→ What to produce:
Report only how many lines hold the word "this".

— BEGIN Records to process —

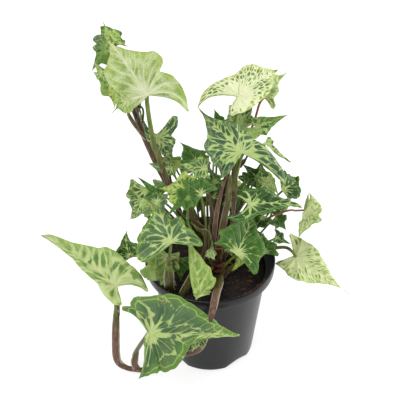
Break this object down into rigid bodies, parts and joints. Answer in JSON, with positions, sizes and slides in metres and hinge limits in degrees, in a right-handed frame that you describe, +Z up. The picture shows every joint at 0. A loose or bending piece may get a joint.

— END Records to process —
— BEGIN Records to process —

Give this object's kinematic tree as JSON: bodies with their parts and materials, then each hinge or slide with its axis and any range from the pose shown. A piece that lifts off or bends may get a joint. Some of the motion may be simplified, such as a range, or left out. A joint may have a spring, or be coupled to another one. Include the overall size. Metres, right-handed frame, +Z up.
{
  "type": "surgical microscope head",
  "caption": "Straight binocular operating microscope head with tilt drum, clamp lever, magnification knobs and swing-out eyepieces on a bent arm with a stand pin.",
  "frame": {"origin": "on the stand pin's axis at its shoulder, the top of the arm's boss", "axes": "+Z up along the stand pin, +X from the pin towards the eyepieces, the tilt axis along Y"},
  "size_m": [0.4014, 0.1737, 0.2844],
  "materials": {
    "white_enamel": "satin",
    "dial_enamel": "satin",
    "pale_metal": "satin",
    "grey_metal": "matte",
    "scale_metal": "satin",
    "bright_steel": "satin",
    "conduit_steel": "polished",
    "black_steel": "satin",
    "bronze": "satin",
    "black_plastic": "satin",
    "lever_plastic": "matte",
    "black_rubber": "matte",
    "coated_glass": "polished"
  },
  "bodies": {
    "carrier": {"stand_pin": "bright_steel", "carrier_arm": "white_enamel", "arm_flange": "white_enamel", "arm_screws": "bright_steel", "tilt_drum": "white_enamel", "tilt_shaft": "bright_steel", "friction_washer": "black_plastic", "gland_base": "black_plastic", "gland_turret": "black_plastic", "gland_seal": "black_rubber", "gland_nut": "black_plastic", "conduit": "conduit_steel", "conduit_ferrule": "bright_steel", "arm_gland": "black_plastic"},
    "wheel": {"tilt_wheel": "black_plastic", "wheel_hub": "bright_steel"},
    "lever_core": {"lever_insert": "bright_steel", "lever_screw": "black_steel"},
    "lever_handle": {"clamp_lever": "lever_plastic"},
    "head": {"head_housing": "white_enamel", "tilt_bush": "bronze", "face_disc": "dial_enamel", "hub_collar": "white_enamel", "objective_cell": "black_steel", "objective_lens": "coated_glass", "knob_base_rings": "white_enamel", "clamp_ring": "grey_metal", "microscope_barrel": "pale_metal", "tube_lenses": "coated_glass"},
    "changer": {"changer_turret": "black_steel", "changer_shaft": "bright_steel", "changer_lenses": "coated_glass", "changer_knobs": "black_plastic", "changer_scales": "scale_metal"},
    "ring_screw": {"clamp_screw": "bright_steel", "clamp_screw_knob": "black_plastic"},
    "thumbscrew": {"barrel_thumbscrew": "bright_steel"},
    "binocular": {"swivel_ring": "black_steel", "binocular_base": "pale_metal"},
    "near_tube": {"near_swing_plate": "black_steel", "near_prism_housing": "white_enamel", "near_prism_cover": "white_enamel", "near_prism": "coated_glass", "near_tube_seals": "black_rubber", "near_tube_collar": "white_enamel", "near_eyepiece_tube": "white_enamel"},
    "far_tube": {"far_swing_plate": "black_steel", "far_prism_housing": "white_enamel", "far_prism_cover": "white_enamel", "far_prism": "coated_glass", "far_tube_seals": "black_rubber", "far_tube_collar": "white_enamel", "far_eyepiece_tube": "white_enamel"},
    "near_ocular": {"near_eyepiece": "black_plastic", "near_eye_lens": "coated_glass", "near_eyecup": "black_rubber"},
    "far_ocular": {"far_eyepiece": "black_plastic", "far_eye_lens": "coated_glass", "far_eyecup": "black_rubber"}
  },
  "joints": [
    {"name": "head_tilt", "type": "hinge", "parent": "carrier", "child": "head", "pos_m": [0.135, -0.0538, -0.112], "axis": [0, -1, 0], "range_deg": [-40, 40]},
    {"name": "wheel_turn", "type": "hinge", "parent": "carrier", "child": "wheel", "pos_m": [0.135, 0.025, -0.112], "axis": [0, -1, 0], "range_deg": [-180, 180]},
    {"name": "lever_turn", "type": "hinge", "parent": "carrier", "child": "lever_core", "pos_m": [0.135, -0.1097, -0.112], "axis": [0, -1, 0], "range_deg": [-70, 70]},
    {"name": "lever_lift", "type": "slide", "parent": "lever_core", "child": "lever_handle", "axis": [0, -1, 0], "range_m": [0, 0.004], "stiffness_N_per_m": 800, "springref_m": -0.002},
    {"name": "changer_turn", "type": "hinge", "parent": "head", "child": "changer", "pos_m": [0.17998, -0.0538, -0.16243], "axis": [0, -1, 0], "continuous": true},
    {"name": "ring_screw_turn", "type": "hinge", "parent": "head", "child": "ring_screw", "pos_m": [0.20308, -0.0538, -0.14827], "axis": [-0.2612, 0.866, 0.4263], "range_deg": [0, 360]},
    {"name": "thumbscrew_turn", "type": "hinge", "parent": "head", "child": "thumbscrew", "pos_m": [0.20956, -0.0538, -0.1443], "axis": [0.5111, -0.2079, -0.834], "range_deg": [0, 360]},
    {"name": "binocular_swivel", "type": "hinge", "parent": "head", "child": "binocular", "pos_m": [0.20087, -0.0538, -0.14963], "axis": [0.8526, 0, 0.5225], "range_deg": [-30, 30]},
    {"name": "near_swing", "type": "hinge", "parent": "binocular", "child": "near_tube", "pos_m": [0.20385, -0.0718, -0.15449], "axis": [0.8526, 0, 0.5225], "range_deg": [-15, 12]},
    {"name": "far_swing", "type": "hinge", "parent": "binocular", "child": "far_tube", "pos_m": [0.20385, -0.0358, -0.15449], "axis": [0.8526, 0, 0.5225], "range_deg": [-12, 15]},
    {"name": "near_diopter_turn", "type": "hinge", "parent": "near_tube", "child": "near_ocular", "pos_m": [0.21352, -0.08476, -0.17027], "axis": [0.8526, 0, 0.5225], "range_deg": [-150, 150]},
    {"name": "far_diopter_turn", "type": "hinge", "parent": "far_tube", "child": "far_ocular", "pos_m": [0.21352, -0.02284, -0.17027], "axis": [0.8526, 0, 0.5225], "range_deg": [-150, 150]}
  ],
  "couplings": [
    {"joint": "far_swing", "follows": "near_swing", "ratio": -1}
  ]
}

— END Records to process —

→ Correct output:
2